著者の浜田さんは大阪市環境科学研究所に長く勤務され、その間住民からのカビなどの相談を数多く受けてきたそうです。
自分でも疑問を持った点など、すぐに実際に実験してみて解答を得るといったことに務められていた様子が、この本の記述からもよくわかります。
そこで、これまでの経験からカビと人間の関わりということを、汚染に留まらず利用の点も含めてまとめられています。
私も会社在職時には同じような分野に属していましたので、非常に親近感をおぼえる内容になっています。
本書は、まず最初に「カビとは何か」というお決まりの紹介から始まりますが、その後は「食品とカビ」「住居とカビ」「カビと健康」「カビと人との関わりの変遷」と、人間に生活とカビとの関わりを広く解説されています。
食品のカビ検査というものを、著者は業務として20年以上やってきたそうです。
カビ被害の多い食品というと目立つのは菓子類だとか。
羊羹やカステラなど、やや湿った菓子類が多いそうです。またチョコレートは通常はあまりカビが生えないものの、二層構造になっていて中に生チョコがあるといったものはその隙間にカビが入りやすいとか。
洗濯機にカビが生えるということはよく知られていますが、それがどのようなカビなのかということはあまり調べられたことがなかったそうです。
著者はそれを研究してみました。
すると、通常の室内に多い「クロカワカビ」という種類のものは少なく、エキソフィリア、スコレコバシディウムといった暗色のカビが多かったそうです。
これらは普通の空気中にはほとんど見られないものです。
これらのカビを、クロカワカビと対比させ生育試験をしたところ、クロカワカビは石鹸を栄養素とした培地には生育したものの、合成洗剤のみを栄養源とした培地には生えませんでした。
一方、スコレコバシティウムは合成洗剤培地によく生育しました。ただし、生育速度はクロカワカビよりかなり遅かったそうです。
また、洗濯乾燥機にもカビがよく生えるのですが、毎日乾燥機能を使う場合はかなりカビの生育率は少ないのですが、週1回以下の使用頻度の場合は非常にカビが多かったそうです。
日本では、電気代の節約を考えるためか、あまり乾燥機を使うことがなく、できるだけ天日乾燥を心がけ、雨天続きなどの時にたまに使うという家庭が多いようですが、その使い方では乾燥機内にカビが発生しやすいようです。
現在では、エアコンに大量にカビが生えるということは常識となっていますが、昔はそれに気付かれなかったようです。
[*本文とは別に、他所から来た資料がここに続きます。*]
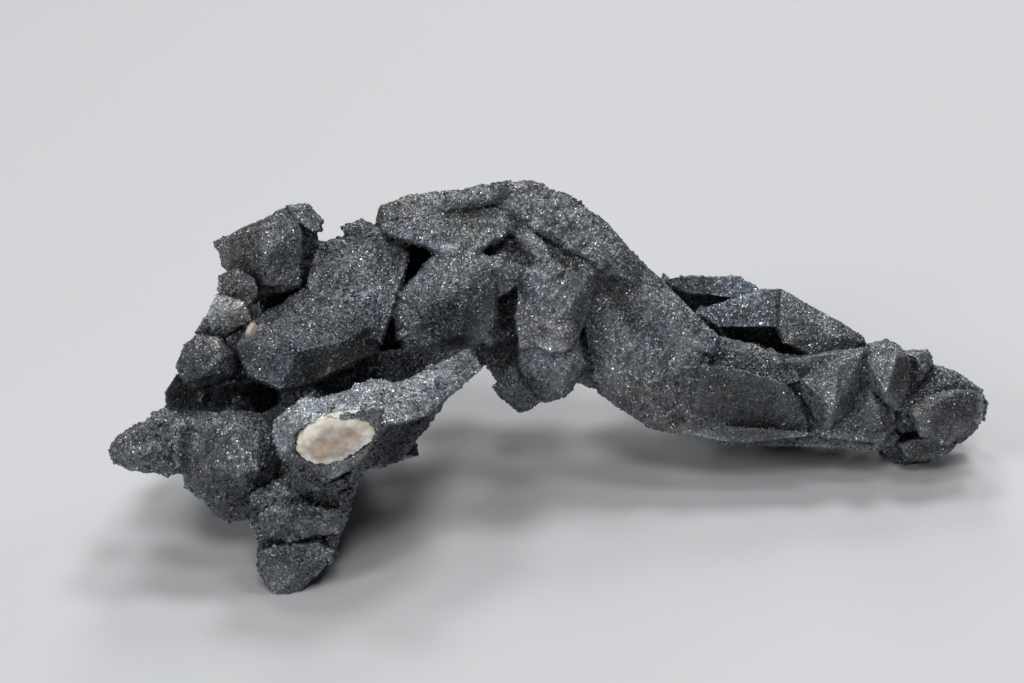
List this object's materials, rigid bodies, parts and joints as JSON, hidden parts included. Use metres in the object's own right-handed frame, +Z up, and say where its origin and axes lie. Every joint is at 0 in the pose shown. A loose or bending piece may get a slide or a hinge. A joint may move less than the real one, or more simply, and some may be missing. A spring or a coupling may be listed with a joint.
{
  "type": "hematite crystal specimen",
  "caption": "Branching cluster of grown-together hematite crystals, steel grey and sparkling, with a raised arm, a broken blade with a pale calcite core, for display.",
  "frame": {"origin": "middle of the overall box in X and Y, at the level of the three feet that the specimen rests on", "axes": "+X along the raised arm, away from the thick end; +Y away from the side with the broken blade; +Z up from the resting plane"},
  "size_m": [0.1354, 0.0718, 0.0514],
  "materials": {
    "hematite": "steel grey with a metallic lustre, covered in fine sparkling crystals",
    "calcite": "cream, dull, broken across",
    "calcite_grain": "cream, slightly glassy"
  },
  "bodies": {
    "root": {"hematite_cluster": "hematite", "calcite_core": "calcite", "calcite_grain": "calcite_grain"}
  },
  "joints": []
}
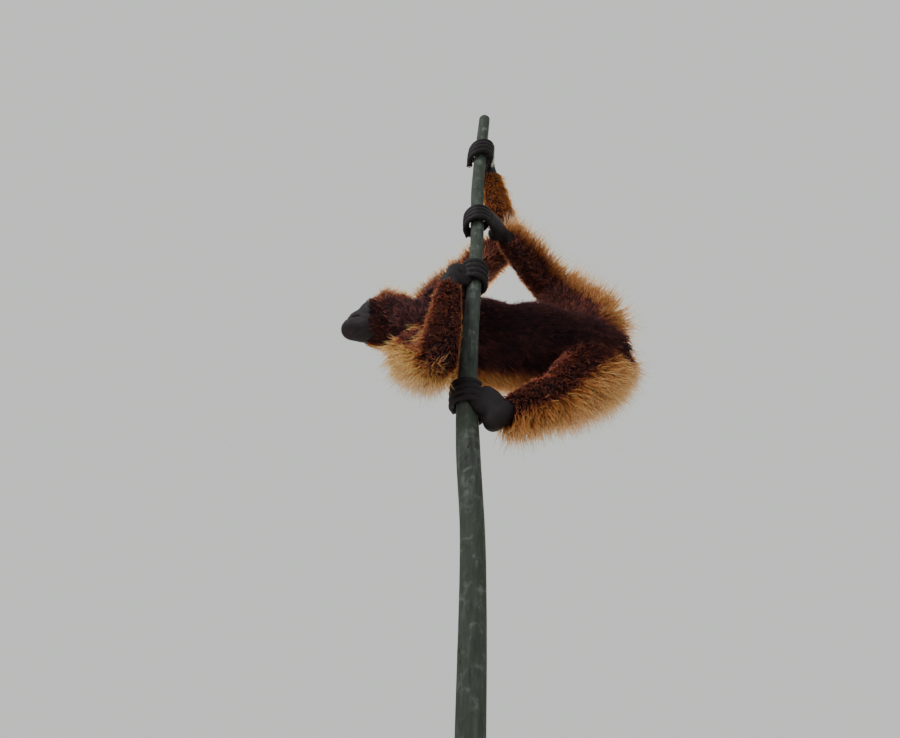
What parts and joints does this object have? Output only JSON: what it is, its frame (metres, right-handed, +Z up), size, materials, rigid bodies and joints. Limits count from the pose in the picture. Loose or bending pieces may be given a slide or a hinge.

著者が1992年に調査結果を発表してようやく一般に知られるようになりました。
冷気が結露を呼び、そこにカビが生えやすいということですが、最初はその結果発表にメーカーからさんざん嫌味を言われたそうです。
ただし、エアコン自体にはカビが生えるものの、それ以外の室内はエアコンの作用で乾燥するためにかえってカビの発生が少なくなるそうです。
浴室にもカビが生えやすいということは常識ですが、そのカビが何を栄養にして生きているのかは知られていないようです。
湯垢や石鹸カスといったものがカビの栄養になるように思う人も多いのですが、実際に浴室に多く見られるカビの生育試験をしてみると(こういった実験を数多く実施されているそうです。それもすごい)こういったものはカビの栄養にはならないようです。
浴室のカビも、洗濯機のカビと同様に洗剤の成分である界面活性剤を栄養として生育しています。
なお、肌に良いと言われるコラーゲンやハチミツ・オリーブオイルなどの成分を含む高給石鹸のほうが、普通の石鹸よりはるかにカビが生えやすいようです。
日本の発酵食品では、コウジカビを使う例が非常に多くなっています。酒、味噌醤油など伝統的にコウジカビが使われていますが、各地で調査してみても空気中にコウジカビが見れれることはほとんどありません。
他の青カビ、赤カビ、クロカワカビなどはどこでも多数分離されるのに比べ、コウジカビの少なさは興味を惹かれます。
これは、ごくまれに存在するコウジカビを日本人が選び出して利用していった歴史から来ていることです。
糖類の多い環境にしか存在しないコウジカビの中から、麹として使えるカビを選び出し育てていった日本の発酵産業の力だそうです。
いや、カビというのは本当に面白いものですね。